Гёте и Бетховен почувствовали, без всякого сомнения, друг в друге не случайную силу, но силу отчасти враждебную. Кроме того, до конца они не могли понять один другого. Слишком были они одержимы своей стихией, чтобы оценить соседнюю. В их лице столкнулись не только страсть и порядок, но также музыка и поэзия. Бетховен не допускал между ними равенства. Стихи Гёте были для него только «очаровательным предлогом для сочинения мелодий», самостоятельную ценность в них он отрицал. Гёте смотрел на музыку как на возможный аккомпанемент для стихов. Поэтому он явно предпочитал Бетховену перелагавшего на музыку его стихи Цельтера. Последней не посягал на державность поэзии, тогда как первый требовал скипетр для себя, то есть для музыканта.

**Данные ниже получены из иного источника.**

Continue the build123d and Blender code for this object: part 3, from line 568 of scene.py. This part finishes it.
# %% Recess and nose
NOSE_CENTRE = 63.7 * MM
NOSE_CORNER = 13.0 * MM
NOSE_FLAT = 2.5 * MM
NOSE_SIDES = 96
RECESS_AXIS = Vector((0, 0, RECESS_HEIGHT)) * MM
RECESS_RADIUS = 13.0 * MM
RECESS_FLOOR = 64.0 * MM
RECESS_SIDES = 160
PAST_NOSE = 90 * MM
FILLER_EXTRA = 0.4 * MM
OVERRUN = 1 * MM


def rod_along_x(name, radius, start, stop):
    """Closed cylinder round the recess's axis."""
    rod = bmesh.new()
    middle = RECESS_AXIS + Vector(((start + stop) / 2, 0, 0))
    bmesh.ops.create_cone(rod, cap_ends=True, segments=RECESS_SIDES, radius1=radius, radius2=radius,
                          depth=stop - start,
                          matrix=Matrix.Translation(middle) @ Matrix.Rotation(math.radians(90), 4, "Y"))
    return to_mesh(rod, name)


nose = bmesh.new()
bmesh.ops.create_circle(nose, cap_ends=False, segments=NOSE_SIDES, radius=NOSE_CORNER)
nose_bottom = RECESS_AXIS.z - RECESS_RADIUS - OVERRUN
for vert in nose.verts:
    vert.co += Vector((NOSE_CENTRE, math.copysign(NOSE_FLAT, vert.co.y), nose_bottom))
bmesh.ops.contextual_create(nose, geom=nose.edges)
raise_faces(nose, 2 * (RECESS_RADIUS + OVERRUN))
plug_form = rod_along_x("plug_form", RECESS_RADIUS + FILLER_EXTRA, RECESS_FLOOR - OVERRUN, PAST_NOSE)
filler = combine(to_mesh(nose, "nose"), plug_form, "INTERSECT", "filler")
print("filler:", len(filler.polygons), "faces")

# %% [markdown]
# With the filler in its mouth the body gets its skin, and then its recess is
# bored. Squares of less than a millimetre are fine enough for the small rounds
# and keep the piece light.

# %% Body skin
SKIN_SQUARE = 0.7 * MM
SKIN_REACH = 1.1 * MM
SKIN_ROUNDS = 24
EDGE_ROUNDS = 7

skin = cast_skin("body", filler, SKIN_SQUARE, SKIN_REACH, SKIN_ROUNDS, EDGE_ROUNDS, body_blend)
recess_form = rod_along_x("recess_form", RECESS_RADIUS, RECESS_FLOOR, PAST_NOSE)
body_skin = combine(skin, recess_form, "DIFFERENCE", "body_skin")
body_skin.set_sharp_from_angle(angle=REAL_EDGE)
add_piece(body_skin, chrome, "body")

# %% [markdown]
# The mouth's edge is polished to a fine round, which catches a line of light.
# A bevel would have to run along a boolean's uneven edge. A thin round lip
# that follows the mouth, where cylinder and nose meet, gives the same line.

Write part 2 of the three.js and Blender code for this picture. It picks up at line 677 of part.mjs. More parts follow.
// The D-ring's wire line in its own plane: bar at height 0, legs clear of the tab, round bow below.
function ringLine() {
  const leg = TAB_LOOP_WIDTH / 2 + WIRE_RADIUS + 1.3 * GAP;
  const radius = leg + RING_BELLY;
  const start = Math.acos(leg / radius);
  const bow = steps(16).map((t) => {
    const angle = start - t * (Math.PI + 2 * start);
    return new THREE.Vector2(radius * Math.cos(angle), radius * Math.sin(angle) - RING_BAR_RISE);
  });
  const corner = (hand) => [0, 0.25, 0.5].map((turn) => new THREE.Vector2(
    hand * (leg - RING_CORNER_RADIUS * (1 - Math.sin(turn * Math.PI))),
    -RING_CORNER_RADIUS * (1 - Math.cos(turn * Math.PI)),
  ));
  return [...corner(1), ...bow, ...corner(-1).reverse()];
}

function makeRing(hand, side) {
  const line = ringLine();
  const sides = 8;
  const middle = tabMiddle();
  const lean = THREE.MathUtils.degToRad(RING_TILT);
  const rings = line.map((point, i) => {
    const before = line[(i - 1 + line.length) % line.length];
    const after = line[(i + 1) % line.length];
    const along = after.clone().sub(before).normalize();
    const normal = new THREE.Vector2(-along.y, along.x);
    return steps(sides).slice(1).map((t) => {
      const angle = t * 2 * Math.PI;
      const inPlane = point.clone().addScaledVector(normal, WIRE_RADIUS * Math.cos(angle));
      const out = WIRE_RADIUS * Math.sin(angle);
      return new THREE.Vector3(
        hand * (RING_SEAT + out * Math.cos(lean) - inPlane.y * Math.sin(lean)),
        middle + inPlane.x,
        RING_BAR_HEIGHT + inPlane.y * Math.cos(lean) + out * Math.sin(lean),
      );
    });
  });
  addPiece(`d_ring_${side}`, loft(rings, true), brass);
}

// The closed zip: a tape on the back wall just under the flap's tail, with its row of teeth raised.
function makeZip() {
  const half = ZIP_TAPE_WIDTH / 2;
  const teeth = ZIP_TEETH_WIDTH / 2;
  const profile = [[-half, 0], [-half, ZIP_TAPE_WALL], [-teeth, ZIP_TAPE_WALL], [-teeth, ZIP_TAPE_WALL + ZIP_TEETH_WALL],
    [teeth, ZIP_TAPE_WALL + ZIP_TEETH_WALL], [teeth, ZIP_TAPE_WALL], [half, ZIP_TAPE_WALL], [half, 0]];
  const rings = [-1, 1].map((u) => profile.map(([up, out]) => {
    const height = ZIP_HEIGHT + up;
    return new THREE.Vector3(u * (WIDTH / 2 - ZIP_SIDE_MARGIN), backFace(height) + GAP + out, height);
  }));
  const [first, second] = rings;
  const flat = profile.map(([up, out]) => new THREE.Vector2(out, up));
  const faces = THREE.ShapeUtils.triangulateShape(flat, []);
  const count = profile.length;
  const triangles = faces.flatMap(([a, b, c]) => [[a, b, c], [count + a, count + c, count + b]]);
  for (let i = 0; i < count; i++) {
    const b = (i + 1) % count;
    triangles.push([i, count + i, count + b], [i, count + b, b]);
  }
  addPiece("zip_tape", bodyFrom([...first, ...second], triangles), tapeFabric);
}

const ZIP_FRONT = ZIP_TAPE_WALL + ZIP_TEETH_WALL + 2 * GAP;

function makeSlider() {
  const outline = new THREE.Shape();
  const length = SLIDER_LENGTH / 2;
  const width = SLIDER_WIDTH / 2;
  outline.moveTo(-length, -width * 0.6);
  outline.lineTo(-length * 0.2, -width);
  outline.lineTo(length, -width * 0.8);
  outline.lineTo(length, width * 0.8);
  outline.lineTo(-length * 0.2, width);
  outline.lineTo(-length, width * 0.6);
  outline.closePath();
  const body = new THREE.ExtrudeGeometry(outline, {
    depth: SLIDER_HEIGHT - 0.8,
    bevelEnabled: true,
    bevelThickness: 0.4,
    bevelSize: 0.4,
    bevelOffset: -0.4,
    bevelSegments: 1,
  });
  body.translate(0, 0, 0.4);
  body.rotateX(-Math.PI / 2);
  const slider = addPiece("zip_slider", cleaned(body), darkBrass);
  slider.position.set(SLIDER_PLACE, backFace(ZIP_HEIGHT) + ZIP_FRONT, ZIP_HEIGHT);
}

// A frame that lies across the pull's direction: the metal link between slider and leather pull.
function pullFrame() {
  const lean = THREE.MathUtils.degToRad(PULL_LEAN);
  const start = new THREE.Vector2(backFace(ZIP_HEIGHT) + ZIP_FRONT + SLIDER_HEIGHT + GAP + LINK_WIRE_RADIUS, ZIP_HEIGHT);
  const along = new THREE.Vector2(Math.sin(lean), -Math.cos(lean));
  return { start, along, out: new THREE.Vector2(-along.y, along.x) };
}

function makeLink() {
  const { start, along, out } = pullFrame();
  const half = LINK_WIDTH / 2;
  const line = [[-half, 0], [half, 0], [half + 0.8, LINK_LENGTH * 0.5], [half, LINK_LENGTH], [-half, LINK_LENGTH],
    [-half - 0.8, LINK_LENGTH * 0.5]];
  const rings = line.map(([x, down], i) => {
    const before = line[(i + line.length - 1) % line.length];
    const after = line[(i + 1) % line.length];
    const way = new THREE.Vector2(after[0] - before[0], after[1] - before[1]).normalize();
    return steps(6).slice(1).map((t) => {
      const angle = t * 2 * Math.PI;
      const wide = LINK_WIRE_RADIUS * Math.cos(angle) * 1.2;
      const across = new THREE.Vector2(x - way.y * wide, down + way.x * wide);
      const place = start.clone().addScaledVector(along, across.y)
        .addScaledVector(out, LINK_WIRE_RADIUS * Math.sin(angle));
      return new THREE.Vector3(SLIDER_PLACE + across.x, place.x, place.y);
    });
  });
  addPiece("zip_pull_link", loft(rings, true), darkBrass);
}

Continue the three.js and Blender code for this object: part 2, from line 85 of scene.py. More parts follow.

Гёте и Бетховен, таким образом, разошлись. Но в гармонический мир первого Бетховен внес подозрительность. Страстная натура Гёте была взволнована его призывом. Кто знает, не сыграла ли эта встреча роль в дальнейшей жизни поэта, не подготовила ли она для почву для мариенбадского романа, не внушила ли Гёте мысль, что «обладая всем, потерял себя», и желание вновь сломать рамки установившейся в нем системы? Гёте этого не смог, но из его внутренней борьбы родились и «Мариенбадская элегия» и, в конце концов, вторая часть «Фауста».

  • [1] GundolfF. Goethe. Т. III. Trad par Chuzuville. Paris: Grasset, 1935.
  • [2] Сражение при Вальми (фр. bataille de Valmy) — битва у деревушки Вальми в Северной Франции, произошедшая 20 сентября 1792 года в ходе Войны первой коалиции, ставшей частью Французских революционных войн {прим. Е. Д.).